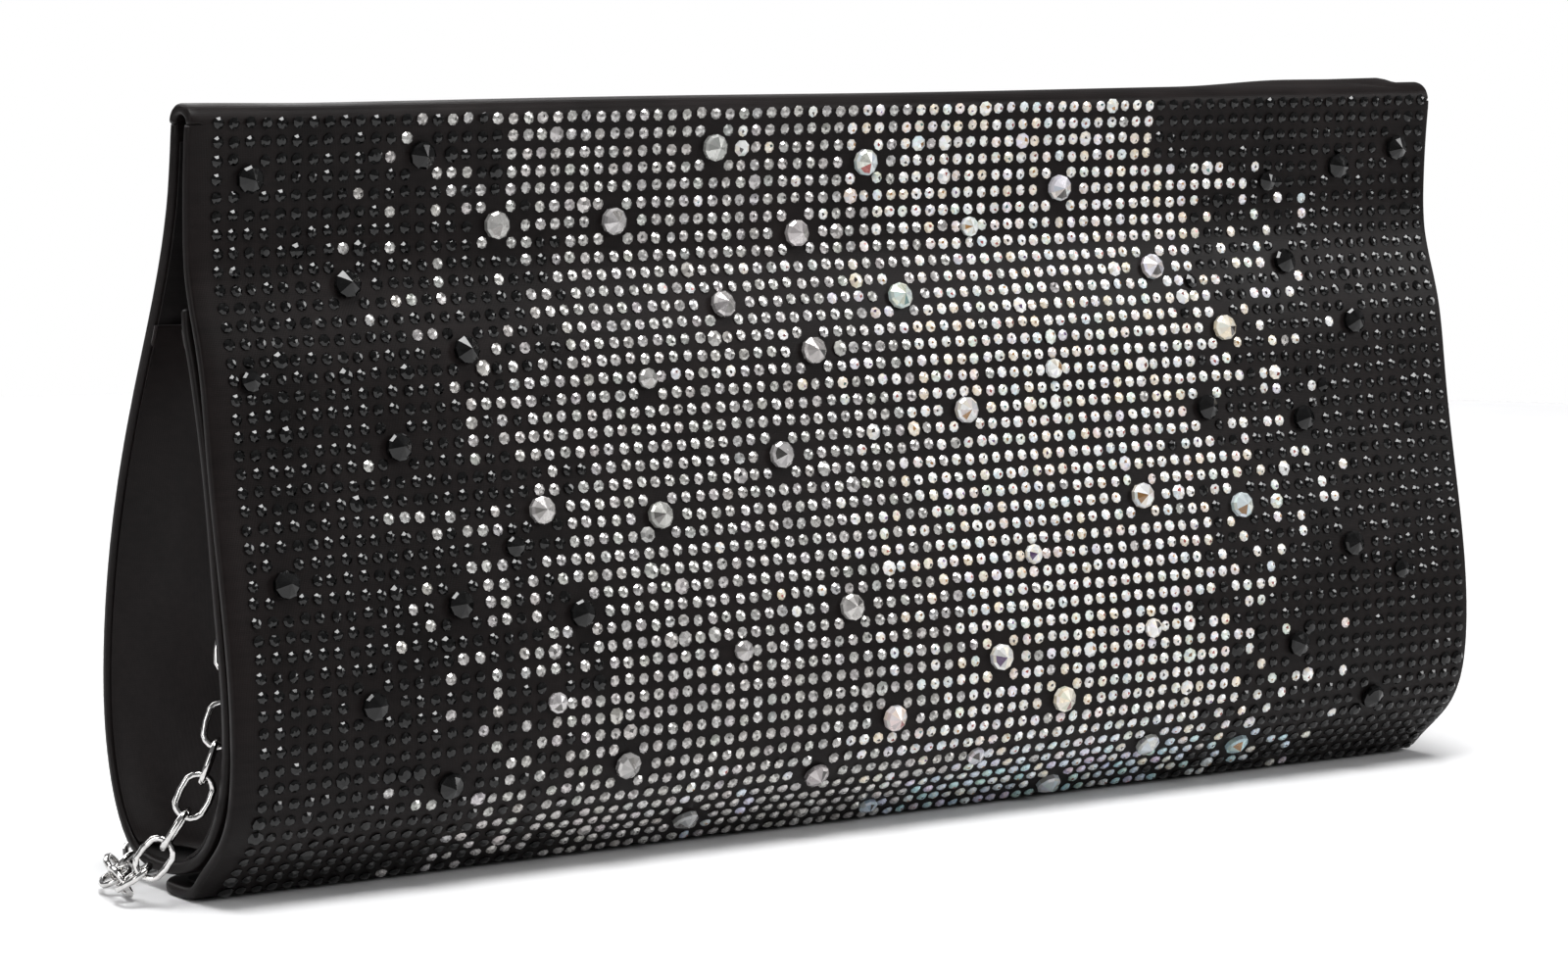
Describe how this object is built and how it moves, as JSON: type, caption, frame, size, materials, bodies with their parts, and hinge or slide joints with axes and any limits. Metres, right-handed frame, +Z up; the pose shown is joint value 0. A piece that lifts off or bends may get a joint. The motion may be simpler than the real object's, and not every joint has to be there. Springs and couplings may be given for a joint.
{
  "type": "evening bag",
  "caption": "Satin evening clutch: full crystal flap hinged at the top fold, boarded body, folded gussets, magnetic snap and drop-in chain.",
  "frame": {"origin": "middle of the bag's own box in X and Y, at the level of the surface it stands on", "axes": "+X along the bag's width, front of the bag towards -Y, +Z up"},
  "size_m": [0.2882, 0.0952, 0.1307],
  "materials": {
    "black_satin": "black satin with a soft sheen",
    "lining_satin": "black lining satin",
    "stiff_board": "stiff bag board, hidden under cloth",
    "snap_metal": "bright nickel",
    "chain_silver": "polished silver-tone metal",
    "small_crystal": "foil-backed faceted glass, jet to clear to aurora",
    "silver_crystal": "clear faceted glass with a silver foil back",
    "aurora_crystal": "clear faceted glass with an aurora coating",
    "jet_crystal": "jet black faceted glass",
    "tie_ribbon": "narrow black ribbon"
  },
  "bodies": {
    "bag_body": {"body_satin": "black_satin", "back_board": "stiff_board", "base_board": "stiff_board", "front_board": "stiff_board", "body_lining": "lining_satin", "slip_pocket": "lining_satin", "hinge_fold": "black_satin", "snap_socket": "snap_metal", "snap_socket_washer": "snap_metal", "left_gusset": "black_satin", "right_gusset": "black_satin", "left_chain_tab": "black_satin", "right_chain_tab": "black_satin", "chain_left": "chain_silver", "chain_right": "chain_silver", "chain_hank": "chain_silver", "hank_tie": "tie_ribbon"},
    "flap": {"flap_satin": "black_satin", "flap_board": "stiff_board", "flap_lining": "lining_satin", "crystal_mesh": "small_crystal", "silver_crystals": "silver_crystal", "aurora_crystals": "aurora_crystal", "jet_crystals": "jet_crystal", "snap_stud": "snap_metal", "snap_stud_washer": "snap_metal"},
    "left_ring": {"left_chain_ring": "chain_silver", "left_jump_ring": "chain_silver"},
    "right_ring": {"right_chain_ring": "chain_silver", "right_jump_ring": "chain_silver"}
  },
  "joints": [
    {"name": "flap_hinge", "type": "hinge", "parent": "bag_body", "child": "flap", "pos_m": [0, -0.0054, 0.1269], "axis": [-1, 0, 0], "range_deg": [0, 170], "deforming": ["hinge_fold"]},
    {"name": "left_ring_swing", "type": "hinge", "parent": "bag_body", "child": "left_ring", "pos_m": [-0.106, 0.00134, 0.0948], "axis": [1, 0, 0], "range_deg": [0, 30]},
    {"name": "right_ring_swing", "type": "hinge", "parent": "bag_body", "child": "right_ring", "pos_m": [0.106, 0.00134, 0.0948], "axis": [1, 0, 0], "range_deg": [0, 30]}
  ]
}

--- --- ---

### Prompt
Copy down the material exactly as written.

### Written response
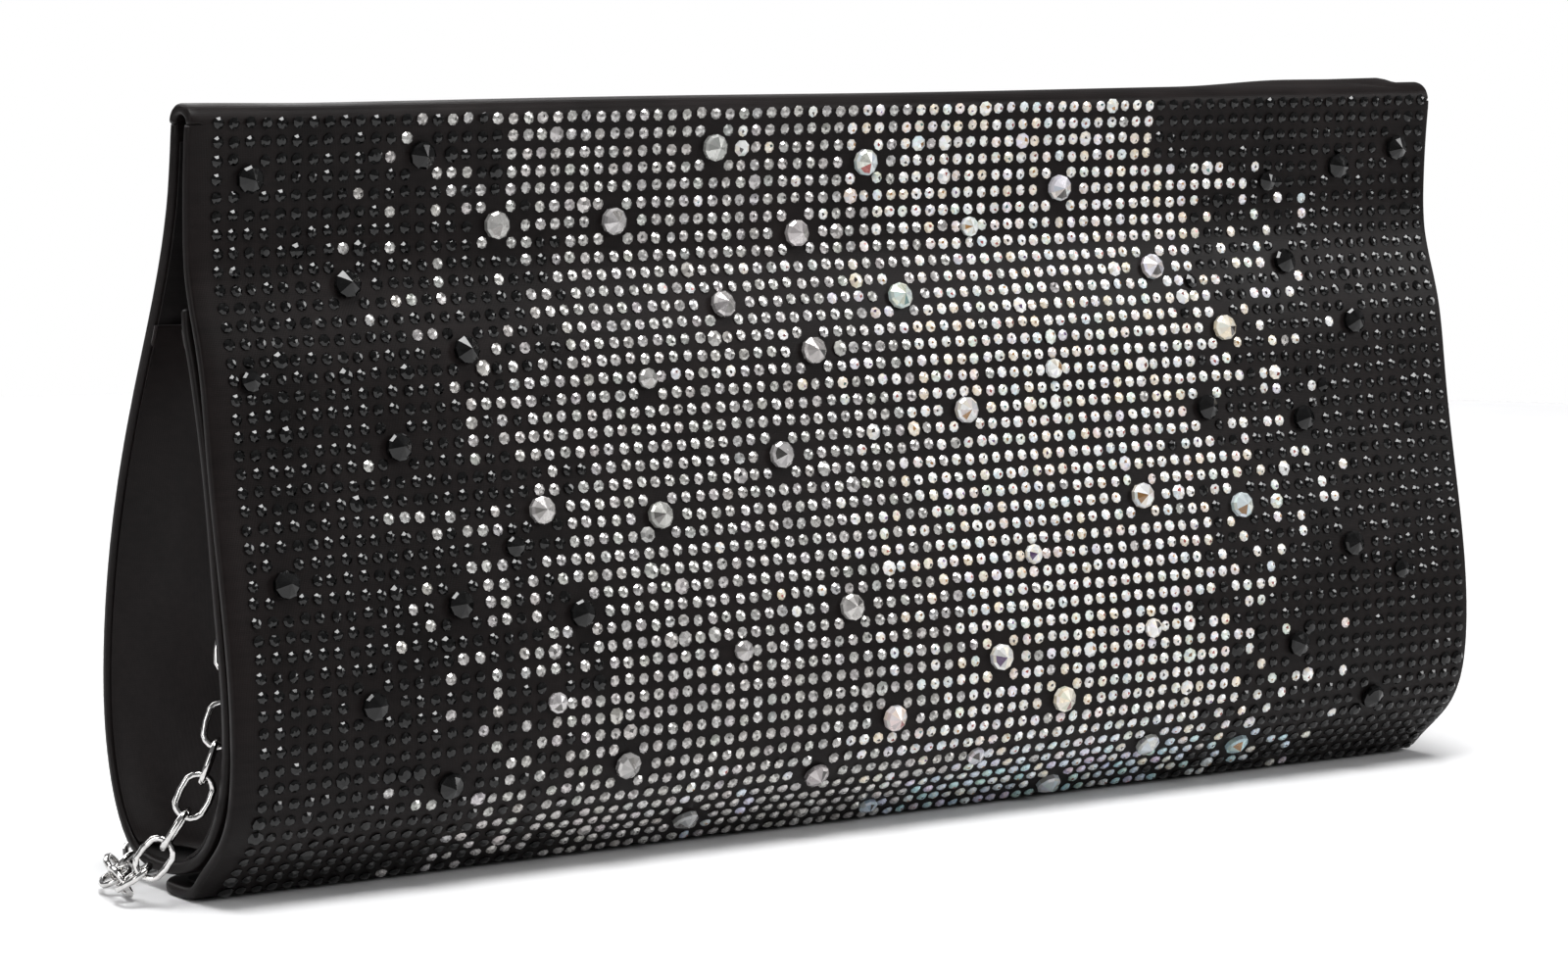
Describe how this object is built and how it moves, as JSON: type, caption, frame, size, materials, bodies with their parts, and hinge or slide joints with axes and any limits. Metres, right-handed frame, +Z up; the pose shown is joint value 0. A piece that lifts off or bends may get a joint. The motion may be simpler than the real object's, and not every joint has to be there. Springs and couplings may be given for a joint.
{
  "type": "evening bag",
  "caption": "Satin evening clutch: full crystal flap hinged at the top fold, boarded body, folded gussets, magnetic snap and drop-in chain.",
  "frame": {"origin": "middle of the bag's own box in X and Y, at the level of the surface it stands on", "axes": "+X along the bag's width, front of the bag towards -Y, +Z up"},
  "size_m": [0.2882, 0.0952, 0.1307],
  "materials": {
    "black_satin": "black satin with a soft sheen",
    "lining_satin": "black lining satin",
    "stiff_board": "stiff bag board, hidden under cloth",
    "snap_metal": "bright nickel",
    "chain_silver": "polished silver-tone metal",
    "small_crystal": "foil-backed faceted glass, jet to clear to aurora",
    "silver_crystal": "clear faceted glass with a silver foil back",
    "aurora_crystal": "clear faceted glass with an aurora coating",
    "jet_crystal": "jet black faceted glass",
    "tie_ribbon": "narrow black ribbon"
  },
  "bodies": {
    "bag_body": {"body_satin": "black_satin", "back_board": "stiff_board", "base_board": "stiff_board", "front_board": "stiff_board", "body_lining": "lining_satin", "slip_pocket": "lining_satin", "hinge_fold": "black_satin", "snap_socket": "snap_metal", "snap_socket_washer": "snap_metal", "left_gusset": "black_satin", "right_gusset": "black_satin", "left_chain_tab": "black_satin", "right_chain_tab": "black_satin", "chain_left": "chain_silver", "chain_right": "chain_silver", "chain_hank": "chain_silver", "hank_tie": "tie_ribbon"},
    "flap": {"flap_satin": "black_satin", "flap_board": "stiff_board", "flap_lining": "lining_satin", "crystal_mesh": "small_crystal", "silver_crystals": "silver_crystal", "aurora_crystals": "aurora_crystal", "jet_crystals": "jet_crystal", "snap_stud": "snap_metal", "snap_stud_washer": "snap_metal"},
    "left_ring": {"left_chain_ring": "chain_silver", "left_jump_ring": "chain_silver"},
    "right_ring": {"right_chain_ring": "chain_silver", "right_jump_ring": "chain_silver"}
  },
  "joints": [
    {"name": "flap_hinge", "type": "hinge", "parent": "bag_body", "child": "flap", "pos_m": [0, -0.0054, 0.1269], "axis": [-1, 0, 0], "range_deg": [0, 170], "deforming": ["hinge_fold"]},
    {"name": "left_ring_swing", "type": "hinge", "parent": "bag_body", "child": "left_ring", "pos_m": [-0.106, 0.00134, 0.0948], "axis": [1, 0, 0], "range_deg": [0, 30]},
    {"name": "right_ring_swing", "type": "hinge", "parent": "bag_body", "child": "right_ring", "pos_m": [0.106, 0.00134, 0.0948], "axis": [1, 0, 0], "range_deg": [0, 30]}
  ]
}